Speaker
Description
Our current understanding of the rich spectrum of hadrons is governed by quantum chromodynamics (QCD). The universal parameters of hadronic resonances are encoded theoretically in the poles of the relevant $S$-matrix. And experimentally, hadronic resonances can appear as peaks in the invariant mass distributions. However, not all experimentally observed peaks in invariant mass distributions correspond to genuine hadronic resonances. Kinematic effects, such as triangle singularities governed by Landau equations, can also produce prominent enhancements. A notable example is the narrow enhancement, then called the $a_1(1420)$, in the three-pion energy spectrum at $\sqrt{s} \approx 1.42$~GeV with the $a_1$ quantum numbers observed at the COMPASS experiment. While this peak has been attributed to a one-loop triangle singularity involving intermediate on-shell $K^*(892)$, $K$ and $\bar{K}$ states producing an $f_0(980)$, this mechanism forms only part of a non-diagonal transition within a larger coupled-channel framework.
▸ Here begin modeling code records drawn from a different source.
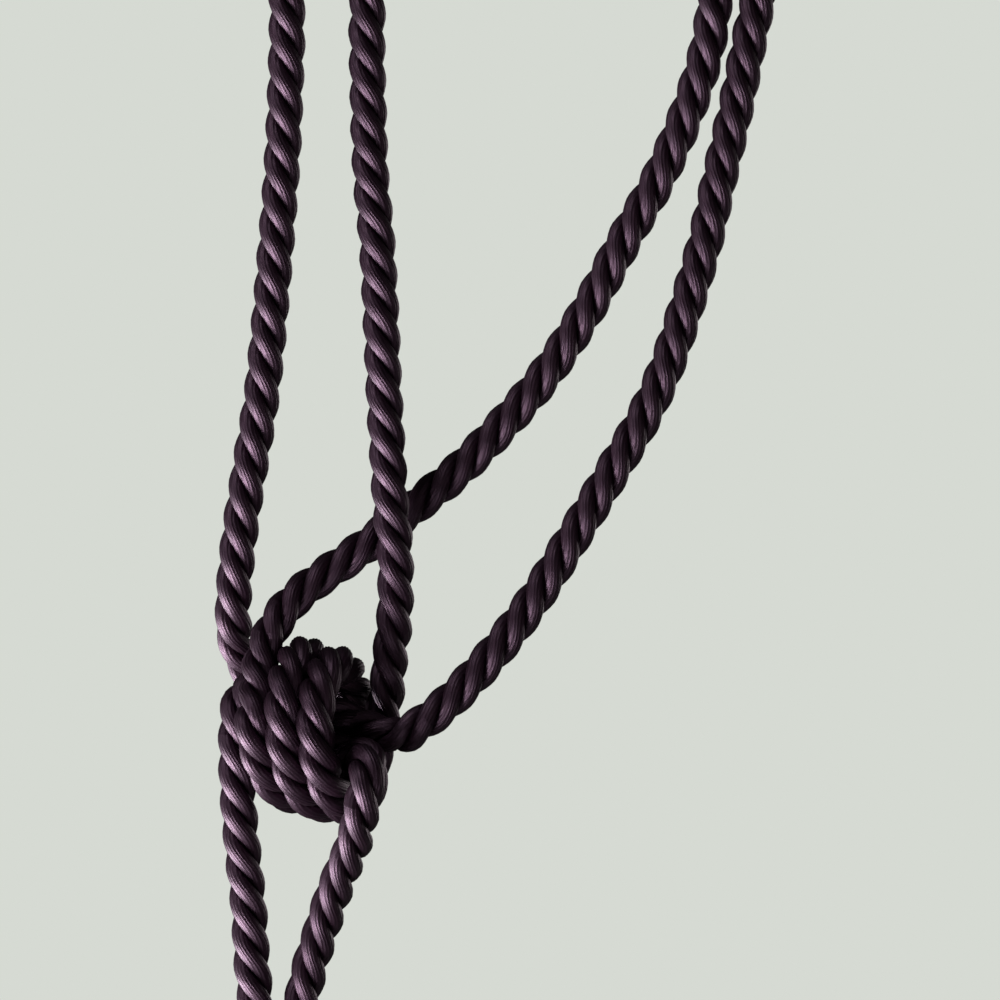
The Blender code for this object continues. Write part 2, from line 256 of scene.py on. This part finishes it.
def make_camera():
    """A camera that frames VIEW_WIDTH at the object's own distance."""
    data = bpy.data.cameras.new("camera")
    data.sensor_width = SENSOR_WIDTH
    data.lens = SENSOR_WIDTH * CAMERA_DISTANCE / VIEW_WIDTH
    camera = bpy.data.objects.new("camera", data)
    camera.location = VIEW_CENTRE + Vector((0, -CAMERA_DISTANCE, 0))
    camera.rotation_euler = (math.radians(90), 0, 0)
    bpy.context.scene.collection.objects.link(camera)
    bpy.context.scene.camera = camera


# ---------------------------------------------------------------- cord routes

def knot_axes():
    """The knot's axis, and the directions from it to its front and to its underside."""
    along = Vector((
        math.cos(KNOT_YAW) * math.cos(KNOT_ROLL),
        -math.sin(KNOT_YAW) * math.cos(KNOT_ROLL),
        math.sin(KNOT_ROLL),
    ))
    viewer = Vector((0, -1, 0))
    front = (viewer - viewer.dot(along) * along).normalized()
    return along, front, along.cross(front)


ALONG, FRONT, UNDER = knot_axes()


def turn_centre(turn):
    """The middle of the knot's turns at this count of turns."""
    return KNOT_MIDDLE + (turn - MIDDLE_TURN) * TURN_STEP


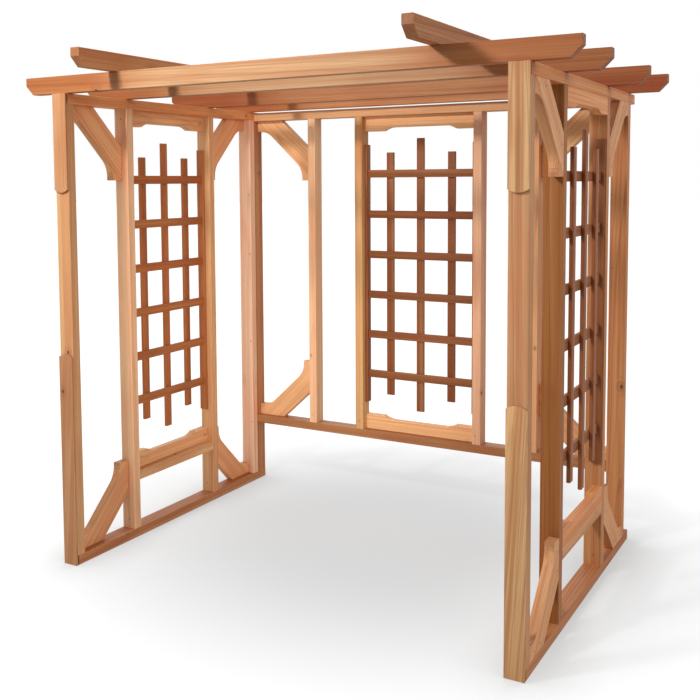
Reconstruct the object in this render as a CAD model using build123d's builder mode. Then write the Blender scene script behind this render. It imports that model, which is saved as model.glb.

Building on previous toy-model studies, we demonstrate the feasibility of embedding these one-loop triangle-singularity calculations into a comprehensive unitary three-body formalism (IVU). By combining up to $P$-wave isobars and all sub-channel isospins, we construct a nine-channel production amplitude that consistently incorporates final-state interactions. This amplitude is fitted to COMPASS lineshapes across different momentum transfers. Our model successfully reproduces the narrow enhancement in the $(f_0(980)\pi)_P$ channel, demonstrating that the triangle singularity mechanism sufficiently explains the COMPASS observations without requiring an additional, genuine $a_1(1420)$ pole. Incidentally, we also extract the parameters of the $a_1(1260)$ from the data. The techniques used in this analysis improves our understanding of triangle singularities, and is of relevance to a general audience.